Gregg joined Ulster Television at the age of 19 in 1959, starting as an announcer and later becoming a local news reporter and presenter of Roundabout. She was reputed to be the youngest current affairs presenter in the United Kingdom. She moved to England in 1963, where worked at an advertising agency before moving to Anglia Television, in Norwich, to present a current affairs programme. She moved to London to work for the BBC, first as a continuity announcer, and later becoming a news reader on national television.
Gregg returned to television broadcasting in 1980, as a presenter on the Holiday programme from 1980 to 1991. She was its main studio presenter from 1990 to 1991, attracting a weekly audience of 12 million. With a warm, personable manner, described by The Guardian as "unstuffy directness and warmth combined with an impish sense of fun", she was popular with viewers.
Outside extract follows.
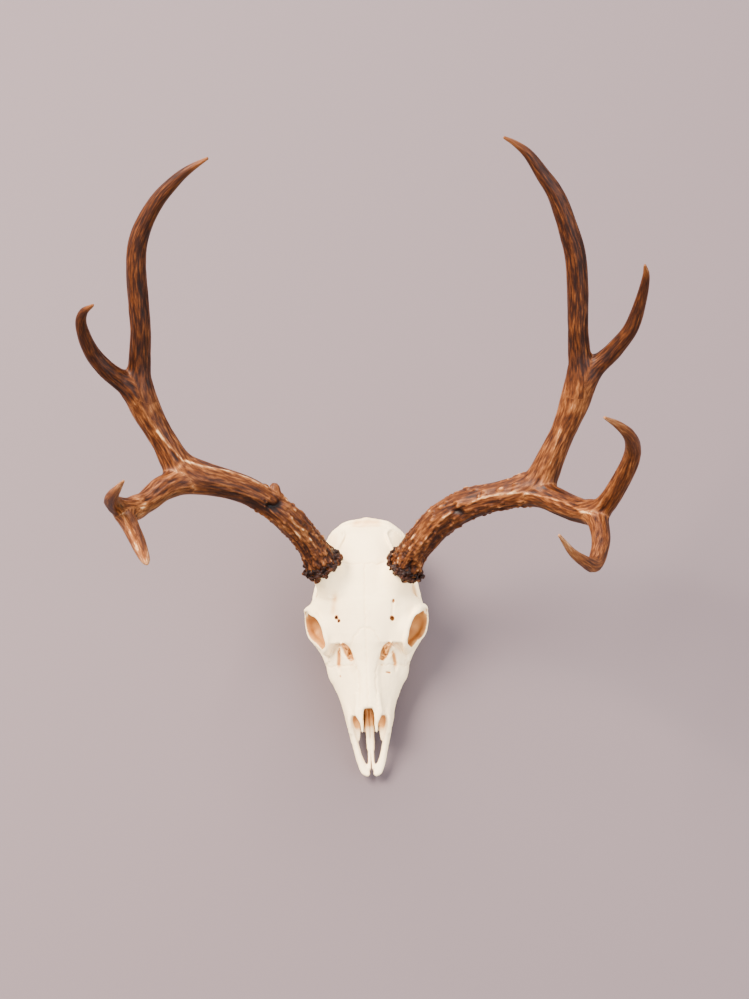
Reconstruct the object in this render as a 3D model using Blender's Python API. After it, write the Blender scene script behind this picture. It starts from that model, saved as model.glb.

She was counted as "thinking man's crumpet", alongside Joan Bakewell, Joanna Lumley and Felicity Kendal. However, in 1991, she was replaced as the main presenter of Holiday with Anneka Rice (Rice was herself replaced one year later by Jill Dando). Rather than face demotion, Gregg resigned. The Daily Mail reported that she had been sacked, and perceptions that she had been rejected for being too old at 51 (Rice was 17½ years younger) led to hundreds of viewers writing in to protest, pushing the issue of her departure to seventh on the BBC's list of viewer complaints, famously between complaints about bad language (sixth) and about a series of programmes on homosexuality on BBC2 (eighth). She, however, rejected allegations of ageism, pointing to successful older women at the BBC, such as Esther Rantzen and Sue Lawley.
In retrospect, Gregg was glad to have been given a chance to explore other interests. She continued as a television presenter. She co-presented coverage of the Chelsea Flower Show for BBC Two from 1991 to 1994; presented a ten-part series on BBC Northern Ireland, Places Apart in 1996-1997; and appeared as a guest on Call My Bluff and Countdown. She presented two programmes that mixed travel with religion, Annie Across America on religion in the United States, in 1992 and Package Pilgrims in 1993; and also Folio, an arts programme produced by Anglia.
Gregg also continued with the freelance interests that she had pursued while presenting Holiday. She produced videos for English Heritage; she wrote in newspapers and magazines; and she appeared on radio programmes. In 1997, she presented one series of Breakaway on BBC Radio 4.
For many years, she produced magazines for the French Tourist Office in London with business partner Ken Wright. In 2003, she was awarded the Médaille d'Or du Tourisme. She wrote several books, including The Perfect Holiday (1989), Dalton's Directory of British Holidays (1993), a series of Heritage Guides to Great Britain (1995), and Tarragon and Truffles (2006).